Song by Lee J Collier

from the album Don't Call Me Madam or I'll Send You an Invoice!
- Released: 2001
- Recorded: 2001
- Genre: Country
- Songwriter: Lee J Collier

= 65 Roses (song) =

2001 song by Lee J Collier

"65 Roses" is a 2001 song about cystic fibrosis written and performed by Australian singer Lee J Collier. The song is about a young girl who cannot pronounce "cystic fibrosis", instead calling it "sixty-five roses", only to learn the correct pronunciation when she grows older. The song won Collier the New Songwriters Award at the 2002 Tamworth Songwriters Awards.

Australian band Wolverines recorded a version of the song in 2001 with several lyric changes, and it was released as a single. Due to promotional complications between LJ Hooker (a sponsor of Cystic Fibrosis Australia) and the Australian Recording Industry Association (ARIA), the song stalled at number 23 on the ARIA Singles Chart in July. A re-release in 2002 failed to make a significant impact in Australia, but in New Zealand, the single reached number one in May, becoming the band's only hit outside Australia.

==Background and lyrics==
"65 Roses" was written by Australian singer Lee J Collier in 2001. The song is about a young girl who is told by her parents that her older sister has cystic fibrosis. However, she misunderstands the condition's name and calls it "sixty-five roses" instead. This leads her to believe that flowers are causing her sister's fatigue and breathlessness, which baffles her. When she gets older, she finally begins to understand her sister has "cystic fibrosis", not "sixty-five roses", and why her parents were teary-eyed when they told her about the condition. Realising the truth, the girl wishes her sister had roses instead.

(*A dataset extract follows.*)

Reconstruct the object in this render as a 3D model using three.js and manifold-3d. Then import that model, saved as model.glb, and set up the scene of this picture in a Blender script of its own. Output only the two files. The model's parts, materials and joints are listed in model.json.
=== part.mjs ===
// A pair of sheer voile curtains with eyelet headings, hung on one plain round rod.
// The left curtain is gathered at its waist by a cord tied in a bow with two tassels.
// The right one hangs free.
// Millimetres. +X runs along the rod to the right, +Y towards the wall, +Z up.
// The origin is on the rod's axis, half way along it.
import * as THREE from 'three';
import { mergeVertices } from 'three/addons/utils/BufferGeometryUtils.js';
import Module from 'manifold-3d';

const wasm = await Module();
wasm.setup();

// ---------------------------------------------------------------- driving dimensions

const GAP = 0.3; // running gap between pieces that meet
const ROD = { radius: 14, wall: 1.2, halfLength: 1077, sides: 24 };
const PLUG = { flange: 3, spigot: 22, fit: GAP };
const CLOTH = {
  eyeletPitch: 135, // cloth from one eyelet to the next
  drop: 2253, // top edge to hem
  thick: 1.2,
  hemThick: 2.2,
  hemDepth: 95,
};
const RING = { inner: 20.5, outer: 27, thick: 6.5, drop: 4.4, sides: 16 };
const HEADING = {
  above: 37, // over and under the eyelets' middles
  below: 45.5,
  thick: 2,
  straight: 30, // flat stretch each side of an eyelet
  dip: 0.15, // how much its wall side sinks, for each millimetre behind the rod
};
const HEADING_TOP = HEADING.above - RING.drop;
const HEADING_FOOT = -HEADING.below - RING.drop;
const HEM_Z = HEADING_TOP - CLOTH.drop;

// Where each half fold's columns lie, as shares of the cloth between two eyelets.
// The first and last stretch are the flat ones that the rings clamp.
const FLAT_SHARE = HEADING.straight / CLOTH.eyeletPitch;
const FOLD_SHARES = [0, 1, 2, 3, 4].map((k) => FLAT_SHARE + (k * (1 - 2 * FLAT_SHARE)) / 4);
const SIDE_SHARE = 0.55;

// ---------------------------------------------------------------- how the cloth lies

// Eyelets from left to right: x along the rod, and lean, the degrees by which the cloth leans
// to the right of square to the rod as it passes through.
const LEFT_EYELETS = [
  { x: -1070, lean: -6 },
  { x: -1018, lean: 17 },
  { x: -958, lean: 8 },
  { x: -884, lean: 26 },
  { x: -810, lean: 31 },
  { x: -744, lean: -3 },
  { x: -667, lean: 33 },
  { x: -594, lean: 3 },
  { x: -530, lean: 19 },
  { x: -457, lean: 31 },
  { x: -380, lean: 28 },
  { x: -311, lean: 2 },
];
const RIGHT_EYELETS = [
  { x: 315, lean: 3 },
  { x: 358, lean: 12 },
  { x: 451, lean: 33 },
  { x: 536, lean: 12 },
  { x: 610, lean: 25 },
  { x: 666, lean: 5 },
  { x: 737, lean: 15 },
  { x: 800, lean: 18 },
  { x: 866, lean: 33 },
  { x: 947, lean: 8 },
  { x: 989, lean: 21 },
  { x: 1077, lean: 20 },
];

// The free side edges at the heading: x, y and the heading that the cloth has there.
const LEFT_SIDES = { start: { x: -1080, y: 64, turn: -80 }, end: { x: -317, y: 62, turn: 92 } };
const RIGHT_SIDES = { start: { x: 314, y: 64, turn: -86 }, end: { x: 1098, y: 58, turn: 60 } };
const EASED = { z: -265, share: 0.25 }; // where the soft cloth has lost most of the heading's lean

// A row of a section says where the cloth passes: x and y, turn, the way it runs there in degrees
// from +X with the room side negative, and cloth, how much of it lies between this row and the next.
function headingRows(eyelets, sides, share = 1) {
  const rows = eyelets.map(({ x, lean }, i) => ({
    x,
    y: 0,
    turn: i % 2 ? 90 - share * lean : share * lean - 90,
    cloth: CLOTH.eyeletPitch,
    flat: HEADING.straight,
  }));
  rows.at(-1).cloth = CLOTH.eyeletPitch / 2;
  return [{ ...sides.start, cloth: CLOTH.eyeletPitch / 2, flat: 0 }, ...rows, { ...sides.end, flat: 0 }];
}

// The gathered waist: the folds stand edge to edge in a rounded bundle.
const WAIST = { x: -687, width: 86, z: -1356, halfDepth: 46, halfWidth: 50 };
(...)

Collier's original version was praised by many organisations, and she received numerous awards, including the Tamworth Songwriters Association Award for Songwriter of the Year and Contemporary Country Song of the Year, in 2002. The song was later included on her album Don't Call Me Madam or I'll Send You An Invoice!, and she has performed the song at many cystic fibrosis fundraisers.

==Wolverines version==

Shortly after Collier released "65 Roses", John Clinton, vocalist and drummer of Australian country rock band Wolverines, decided to record a cover of the song due to his sister (and most of his family) suffering from cystic fibrosis. A few of the lyrics were changed, and the narrator of the song is now a boy. It too was released in 2001, on 18 June, with Clinton intending to raise money for cystic fibrosis research. In 2002, the song appeared on their album Wolverines & Roses.

===Charting controversy===
Although the cover became a hit in Australia, it encountered several problems that prevented it from entering the upper reaches of Australia's official music ranking, the ARIA Singles Chart. Clinton believed one of the reasons the song underperformed was because someone from a major record label complained about the song and the band to ARIA, although he was unsure of who did it.

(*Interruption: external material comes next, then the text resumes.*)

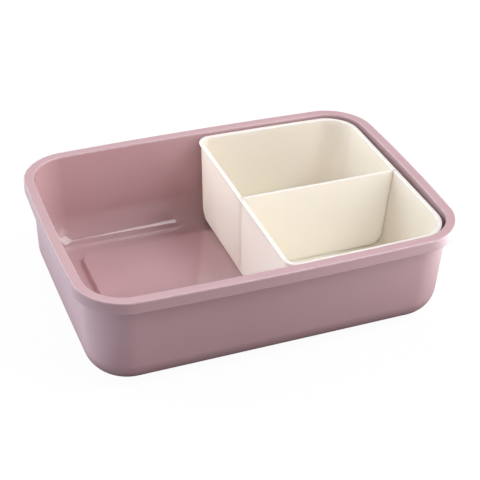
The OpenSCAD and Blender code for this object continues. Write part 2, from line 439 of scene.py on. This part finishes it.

Another reason "65 Roses" underperformed commercially was due to a technicality in ARIA's chart methodology. The song received support from LJ Hooker, an Australian real estate group that sponsors Cystic Fibrosis Australia. Due to the group's heavy involvement in the single's promotion, including sending memos to its other major franchises encouraging them to buy the single, ARIA treated this as insider trading, so any sales involving these organisations did not register on the ARIA Singles Chart, greatly upsetting Clinton and Cystic Fibrosis Australia's chief executive at the time, Terry Stewart. As a result of these neglected sales, "65 Roses" stalled at number 23 on the ARIA Singles Chart and spent three weeks in the top 50.

===Chart performance===
The Wolverines' version of "65 Roses" debuted on the ARIA Singles Chart at number 38 on 15 July 2001. The next week, the single rose 13 places to number 25, then reached its peak of number 23 the following week. However, as a possible result of the song's discarded sales following the involvement of LJ Hooker, it dropped out of the chart on 5 August.

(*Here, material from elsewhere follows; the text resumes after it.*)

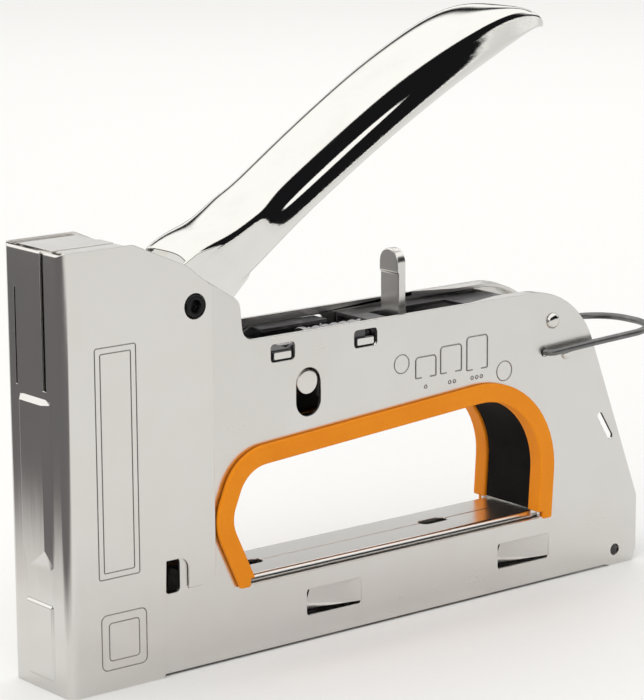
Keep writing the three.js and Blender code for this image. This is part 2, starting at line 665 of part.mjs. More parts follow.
function springHousing() {
  const seatPlate = box(SEAT_X, SEAT_X + 2, -INNER_HALF, INNER_HALF, 73, HOUSING_TOP - 0.1);
  const seat = cut(seatPlate, rodX(0, SPRING_AXIS_Z, ROD_REAR_R + 0.4, SEAT_X - 1, SEAT_X + 3));
  const floor = box(SEAT_X - 2, 150, -INNER_HALF, INNER_HALF, 72.6, 73.6);
  const hooks = [-1, 1].flatMap((side) => tabSlots.map(([low, high]) => {
    const across = span(side, INNER_HALF - 0.1, PLATE_HALF - 0.2);
    return box(low + 1.0, high - 1.0, ...across, SLOT_LOW + 0.5, SLOT_HIGH - 2.3);
  }));
  const pivotHole = pinY(LEVER_PIVOT.x, LEVER_PIVOT.z, LEVER_PIN_R + GAP, -PLATE_HALF, PLATE_HALF);
  const [firstWall, secondWall] = housingWalls();
  const whole = join(firstWall, secondWall, ...housingRoofs(), seat, floor, ...hooks);
  return cut(whole, pivotHole, ovalSlot(-PLATE_HALF, PLATE_HALF));
}

add('spring_housing', springHousing(), 'dark');

const ROD_FRONT = LEVER_PIVOT.x + 3.7;
const SEAT_DISC_T = 1.6;

// Guide rod of the main spring: its head is pushed back by the lever's lug.
function springRod() {
  return join(
    rodX(0, SPRING_AXIS_Z, ROD_FRONT_R, ROD_FRONT, SPRING_FRONT + 0.4, 12),
    rodX(0, SPRING_AXIS_Z, SPRING_R, SPRING_FRONT, SPRING_FRONT + SEAT_DISC_T, 20),
    rodX(0, SPRING_AXIS_Z, ROD_REAR_R, SPRING_FRONT + 1, SEAT_X + 2.5, 12),
  );
}

add('spring_rod', springRod(), 'spring');

const SPRING_TURNS = 5;
function mainSpring() {
  const start = SPRING_FRONT + SEAT_DISC_T + SPRING_WIRE + GAP;
  const end = SEAT_X - SPRING_WIRE - GAP;
  const helix = new HelixX(start, end, 0, SPRING_AXIS_Z, SPRING_R - SPRING_WIRE, SPRING_TURNS);
  return tubeAlong(helix, SPRING_WIRE, SPRING_TURNS * 10, 5);
}

add('main_spring', mainSpring(), 'spring');

// ---- force adjuster: a tab that slides through three notches ----------------------------------------
const TAB_HALF = 4.0;
const TAB_T = 2.6;
const SHOE_Z = [74.4, 77.4];

function forceAdjuster() {
  const tabShape = (bottom) => roundedShape([[-TAB_HALF, bottom], [TAB_HALF, bottom],
    [TAB_HALF, ADJUSTER_TOP, TAB_HALF - 0.05], [-TAB_HALF, ADJUSTER_TOP, TAB_HALF - 0.05]]);
  const rear = ADJUSTER_X + TAB_T / 2;
  const stem = slabX(tabShape(SHOE_Z[0] + 1), ADJUSTER_X - TAB_T / 2, rear, 5);
  const thumbPad = slabX(tabShape(95), ADJUSTER_X - TAB_T / 2 - 0.4, rear, 5);
  const shoe = box(ADJUSTER_X - 3.6, ADJUSTER_X + 3.6, -9.2, 9.2, ...SHOE_Z);
  return join(stem, thumbPad, shoe);
}

add('force_adjuster', forceAdjuster(), 'plate');

// ---- handle -----------------------------------------------------------------------------------------
const HANDLE_FORK_HALF = 10.3;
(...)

"65 Roses" was re-released in 2002, but it did not replicate the success of the original release in Australia, reaching number 95 in February. However, in New Zealand, the single debuted at number one on the RIANZ Singles Chart on the week of 26 May, becoming the only Wolverines song to experience success outside Australia. It dropped to number 40 after peaking, then left the chart altogether. The song has received a gold certification in both Australia and New Zealand.

===Awards and nominations===

| Year | Nominee / work | Award | Result |
| 2002 | APRA Music Awards of 2002 | Most Performed Country Work | Nominated |
| Golden Guitar Awards of 2002 | Vocal Group or Duo of the Year | Won |

===Charts===

| Chart (2001) | Peak position |
|---|---|
| Australia (ARIA) | 23 |

| Chart (2002) | Peak position |
|---|---|
| Australia (ARIA) | 95 |
| New Zealand (Recorded Music NZ) | 1 |

===Certifications===

| Region | Certification | Certified units/sales |
| Australia (ARIA) | Gold | 35,000^{^} |
| New Zealand (RMNZ) | Gold | 5,000^{*} |
^{*} Sales figures based on certification alone. ^{^} Shipments figures based on certification alone.